Bond Portfolio Management Strategies: Bond is good investments for investors who are willing to investors want to earn extra gain through bond portfolio. For this there are 3 strategies for bond portfolio management. These are:
1)      Active strategies
2)      Passive strategies
3)      Matched strategies
Active strategy: In this strategy investors not only invest money in bond portfolio but they also actively take some action to earn some extra money through bond by market fluctuations. There are various ways investor uses swap to outperform the market. Swap is an exchange of liabilities or cash to fulfil the needs. The types of swap use by investors are:
·         Tax swap: In this swap the bond sell at capital loss to offset the capital gain of other financial instrument. After some time purchases the similar bond portfolio. In this way investor reduces his tax by investing in a bond portfolio.
·         Substitute swap: In this swap the similar feature of bond is swap by other investors because according to an investor there is a change in bond price. So, by using this swap investor can earn more by exchanging expected low price bond to high price bond.
·         Inter-market spread swap: This swap is used by an investor to minimise the spread between two bond portfolios. By using this swap investors can exchange the bond to reduce their bond spread and earn gain from the market.
·         Pure yield pickup swap: In this swap investor can exchanging bonds with the purpose of earning high yield. The main purpose of this swap is attaining by exchanging low yield bond to low yield bond by investors.
Interest rate is also used to select the bond and buy and sell the bond to earn gain at the right time.
Passive strategy: In this strategy investors buy the bond portfolio and hold it till maturity date to earn money as expected by investors by holding a bond till maturity. The investors are not only just buying the bond portfolio but also selected the portfolio wisely so, that the portfolio will meet the objective of investors. The investors also monitor the performance of the bond portfolio to check the daily status of a bond portfolio.

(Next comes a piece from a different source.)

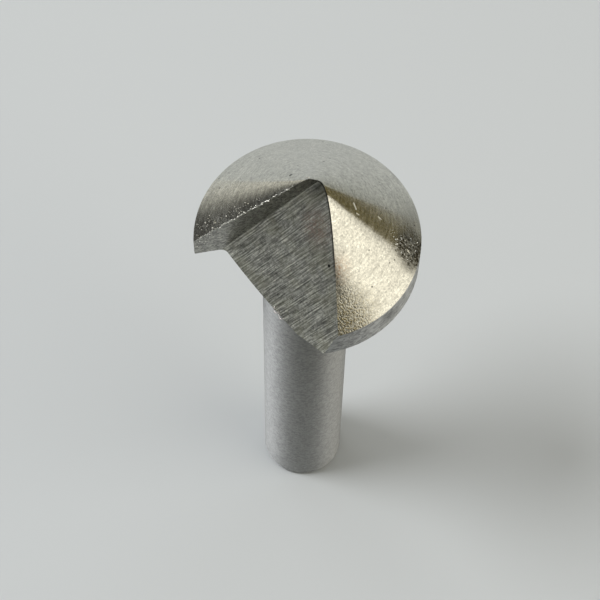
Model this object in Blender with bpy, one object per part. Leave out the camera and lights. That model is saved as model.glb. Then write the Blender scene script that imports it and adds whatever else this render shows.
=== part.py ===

There are two strategies used in passive strategy that is
·         Buy and hold strategy: In this strategy investors buy the bond portfolio and hold till maturity of the bond to earn more return for holding the portfolio till maturity.
·         Indexing strategy: In this strategy indexing is used which act a s a tool to measure the performance of a market. If market is efficient than the price of a financial instrument shows the market conditions. Indexing reflect the market conditions if market is efficient then index instrument prices moves up and down according to it.
Matched Strategy: In this strategy both the active and passive strategies are use that is active and passive strategy. In matched strategy the investors invested the money on those bonds which are matured at the time cash needed for an investor. There are two strategies are used:
·         Pure cash matched portfolio: It means cash is available when needed by investor. It happens only when bond portfolio matured at the time when cash is needed by an investor.
·         Cash matched portfolio with reinvestment: Cash is not available at the time it is needed. It means bond portfolio is not matured when cash required so, the investors re-invested to earn some gain and sell the bond when cash needed.